Discussion in 'The First Year' started by Amycplus, Oct 18, 2012.

  1. Amycplus

    Amycplus Well-Known Member

    So despite all the sleep books I have read and efforts we have made, I have an overtired baby on my hands. He has been going through some tummy troubles which interrupted his sleep. To support him, we held him and then it got to the point where we were rocking him to sleep. Now we are in this dynamic where 50% of the time, he will not be put down once he falls asleep, he just cries and will not settle. He will sleep in our arms but not be put down. This is hard on us, but doable, in the evening when DH is home but not during the day when i am alone with the boys. How can i get him back on track getting the sleep he needs while not abandoning his brother?

    His days this week have looked like this: he goes down easily for his first nap about 2.25 hours after he wakes and sleeps for about 2 hours. Then he will not go down for his afternoon nap about two hours after wake up (as he would easily in the past). I keep moving the time I put him down earlier and earlier to see if it will help but it doesn't. He will crash after being awake for three hours but then only sleeps for half an hour, usually in my arms as he will not be put down. Then he won't nap again for the rest of the day. We put him down for bed, usually early because he hasn't slept, but he only sleeps for half an hour. Then he is up and wants to be nursed and held for up to two hours. He is subsequently up another three times in the night.
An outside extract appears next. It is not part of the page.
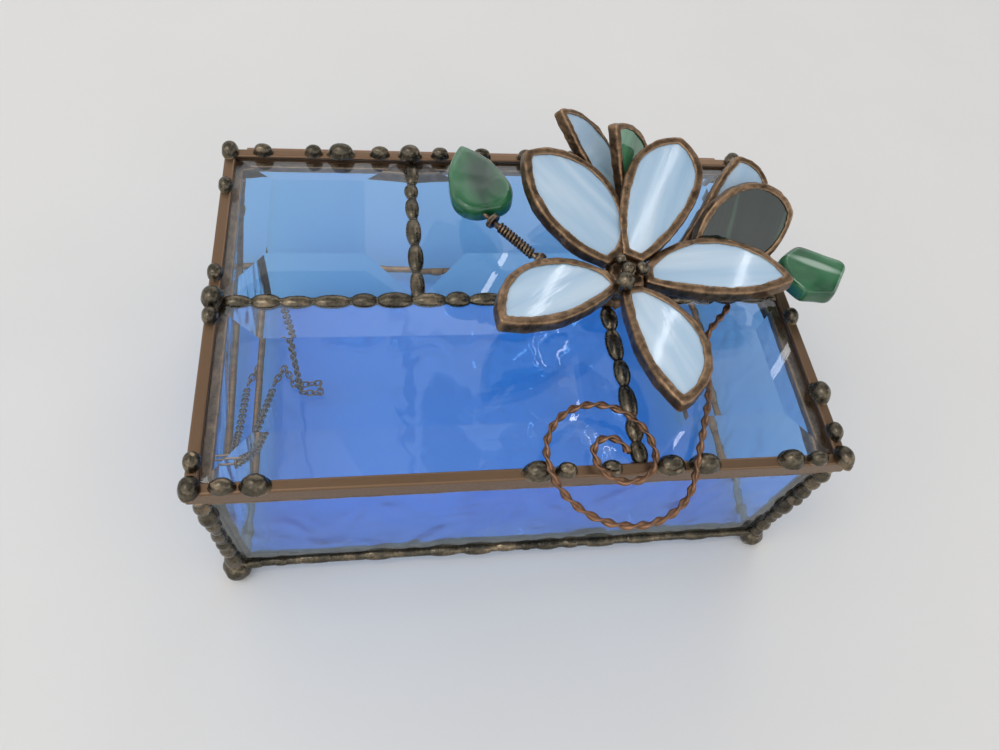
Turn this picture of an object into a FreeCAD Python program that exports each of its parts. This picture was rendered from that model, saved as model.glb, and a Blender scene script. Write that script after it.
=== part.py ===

    I know we caved to the regression when he wasn't sleeping well and now we are really stuck. Because he needs to be rocked and it takes a while, I struggle with this during the day as his brother, if not sleeping, is left to play in the pack n play. Motion is not an option either as he has always struggled to fall asleep in the car and stroller. What can I do? Please help us get back on track.

    TIA,

    Amy
     
  2. miss_bossy18

    miss_bossy18 Well-Known Member TS Moderator

    Do you have a wrap or sling? Will he sleep in that for those times he won't settle any other way?

    We ran into a similar problem with Emmett & I actually re-introduced the swing. Whenever he napped for less than an hour I'd put him in the swing & about 80% of the time he'd go back to sleep for an hour or so. Once he was better rested, he stopped cat napping as much & started napping for 1.5 - 2 hours in his crib. That being said, it doesn't seem to take much to throw it all into disarray again. We still have the swing on stand by for those days I can't get him to settle any other way. In fact, I used it just this morning after a 25 minute morning "nap" (he currently has a cold & is teething to boot).
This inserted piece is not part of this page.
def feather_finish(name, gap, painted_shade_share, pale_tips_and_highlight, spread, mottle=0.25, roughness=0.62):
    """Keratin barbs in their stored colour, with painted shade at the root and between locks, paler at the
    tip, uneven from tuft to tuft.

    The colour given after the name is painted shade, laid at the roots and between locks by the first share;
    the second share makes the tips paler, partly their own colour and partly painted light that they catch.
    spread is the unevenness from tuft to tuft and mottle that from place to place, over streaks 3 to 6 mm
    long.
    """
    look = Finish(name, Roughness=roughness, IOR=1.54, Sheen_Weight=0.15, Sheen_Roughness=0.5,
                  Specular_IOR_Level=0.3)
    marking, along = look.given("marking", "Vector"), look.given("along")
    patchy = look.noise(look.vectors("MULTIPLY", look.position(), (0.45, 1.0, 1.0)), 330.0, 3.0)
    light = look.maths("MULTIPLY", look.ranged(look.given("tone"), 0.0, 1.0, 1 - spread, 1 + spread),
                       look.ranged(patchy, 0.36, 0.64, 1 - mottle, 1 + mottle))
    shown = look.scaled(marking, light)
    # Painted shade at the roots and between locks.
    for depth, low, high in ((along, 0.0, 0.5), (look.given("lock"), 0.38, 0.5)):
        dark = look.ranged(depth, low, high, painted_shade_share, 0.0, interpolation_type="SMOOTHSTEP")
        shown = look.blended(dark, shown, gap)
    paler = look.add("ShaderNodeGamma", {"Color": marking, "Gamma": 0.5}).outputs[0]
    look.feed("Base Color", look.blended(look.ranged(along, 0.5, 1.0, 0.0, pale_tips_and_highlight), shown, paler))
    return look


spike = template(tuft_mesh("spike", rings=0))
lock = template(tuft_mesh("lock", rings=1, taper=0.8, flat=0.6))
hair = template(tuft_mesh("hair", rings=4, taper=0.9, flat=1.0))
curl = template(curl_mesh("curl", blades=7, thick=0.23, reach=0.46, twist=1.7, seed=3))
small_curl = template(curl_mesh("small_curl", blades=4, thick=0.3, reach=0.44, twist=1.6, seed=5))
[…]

    I've also found that I tend to hold on to the short awake window longer then he needs. Sometimes, I've needed to extend his awake window to find the sweet spot. This has been the total opposite of what I had to do with my girls so it's usually the last thing I think to try. ;)
     
  3. jnelan

    jnelan Well-Known Member

    The only thing I can think of off the top of my head is wearing him. Is he able to sleep in a sling or carrier? That would still make it hard to care for his brother but it may give you a little bit more mobility.

    Another thought - do you think if you had a few days to only care for him (i.e., if someone else was able to watch your other baby), do you think that would help him catch up on sleep and be less overtired?

    This sounds like a tough situation - you have my sympathies. My girls have also gone through a rough patch and I have been finding that the suggestions from the sleep books are not easy to implement in practice.
     
  4. j-squared

    j-squared Well-Known Member

    I was also going to suggest wearing him. If it were me, I'd strap him to my back in my Ergo and go about my business for that afternoon nap. My boy definitely needs at least 3 hours between naps or he won't fall asleep so I'm not sure trying to make the nap earlier is the best option as it sounds like 3 hours is working for your guy--to some extent. A 2-3-4 schedule is pretty common for 8 months.

    We still have lots of 30-45 minute naps in our house and I know part of it not having time to dedicate getting them back to sleep when they wake up like I was able to do with my first. Like Jen said the books have good advice, but it's not often practical with twins or if you have an older child. I know our 3-year-old's needs have impacted our ability to keep consistent to naps with the twins. Fortunately, they do pretty well without long naps during the day and are mostly happy.

    Also, sleep just kind of sucks between 8-10 months. I'm dreading that upcoming time period for ours.
     
  5. twinkler

    twinkler Well-Known Member

    I haven't read the other posts so I don't know if anyone mentioned this, but to me it sounds as if his morning nap is too long. If you shorten this to 1.25-1.5 hours, you may find he will sleep easier in the afternoon with the shorter awake time.

    ETA: I never let mine sleep longer than 1.5 hours (or past 10.30am) in the morning nap to protect their afternoon nap as this is the one they need more than any other as they need to be well rested for bedtime to occur without problems.
     
  6. daisies

    daisies Well-Known Member

    These suggestions are what worked well for my DS at 8 months. especially the keeping him awake for longer between naps when everything he is doing says he is tired now! And when I had trained myself to respond immediately to those tired cues!
    It is so easy to slip back to a place where they are relying on us to sleep and so tricky to fix it.. Good luck!
     
  7. Amycplus

    Amycplus Well-Known Member

    Thanks everyone. This is really helpful. We are slowly chipping away at things and they are improving. Today he had two 1.5 hour naps. Sleeping better at night is helping too which is good. I am going to ensure he doesn't sleep too long in the morning but also extend his awake window between naps. Thanks for your help!